Remember, you're looking to find the actual cash flowing into the business. You take your operating profit with the non-cash add-backs, and minus off the tax that was actually paid off. Further subtract your capex and the changes in NWC and you get to your cash flow.
I've only ever really used formula 1 as an undergrad if for whatever reason I couldn't find the exact tax paid out each year.
Thank you, do I understand correctly that EBITDA - actual taxes paid + non-cash add backs is a proxy for cash flow from operations? i.e if I have access to the cash flow statement of a company, instead of using the formula above, shall I take the cash flow from operations reported by the company and substrat capex to get to FCF?
UFCF don’t include one time expenses, so you don’t include any one time non cash if that’s what you’re asking. If you’re asking if you add back non cash like depreciation no you do not.
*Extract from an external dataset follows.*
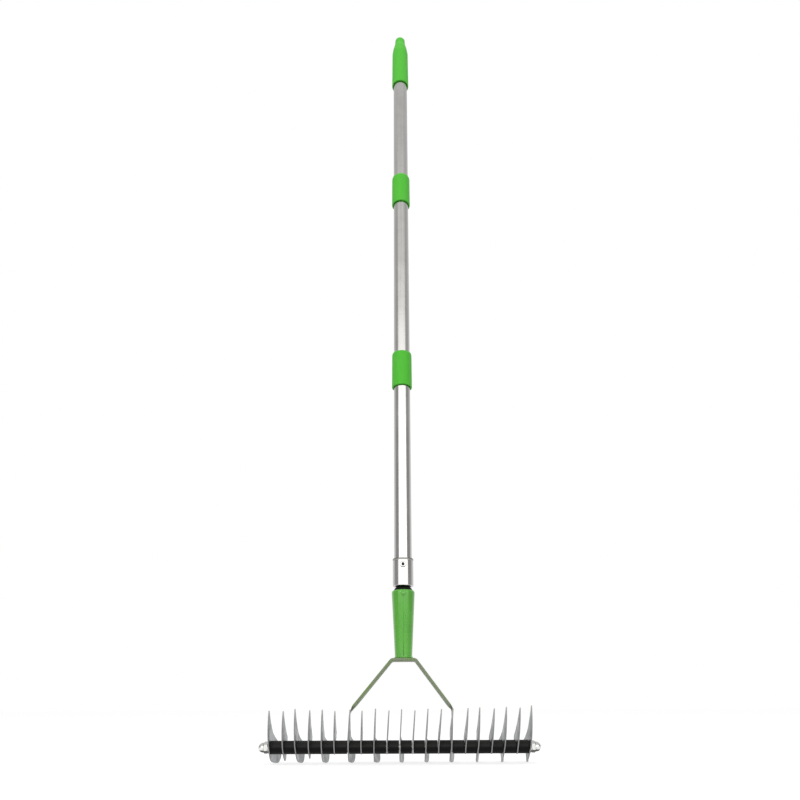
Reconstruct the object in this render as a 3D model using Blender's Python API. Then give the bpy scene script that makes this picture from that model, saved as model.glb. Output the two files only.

The actual tax paid in cash includes the cost savings from depreciation so you don’t need to add back anything.
It’s just EBITDA - Tax Paid in cash - change in WC - Capex
If it’s levered free cash flows it’s EBITDA - Interest Cash - Tax Cash - change in WC - Capex -/+Change in debt repayments (if the pay down is more than the drawdown you subtract, if it’s less, than you add the difference between pay down and credit facility drawdown).
Thank you for the formulas of Unlevered FCF and Levered FCF.
I am preparing for a HF case study for which I need to build a simple CF statement starting from EBITDA. I am not sure which formula to use.
I was thinking of using the following formula:
Free Cash Flow from Operations reported by the company - Capex (which gives what I call FCF, and which seems to be different from Unlevered and Levered FCF) - M&A expenses - Dividends - Share Buybacks + Capital raise = change in net debt. Can you confirm if this is the right approach please or if I should use the Unlevered / Levered FCF formulas instead?
Second step of the case study is to calculate FCF yield as % of equity. Would it be correct to use my definition of FCF divided by market cap?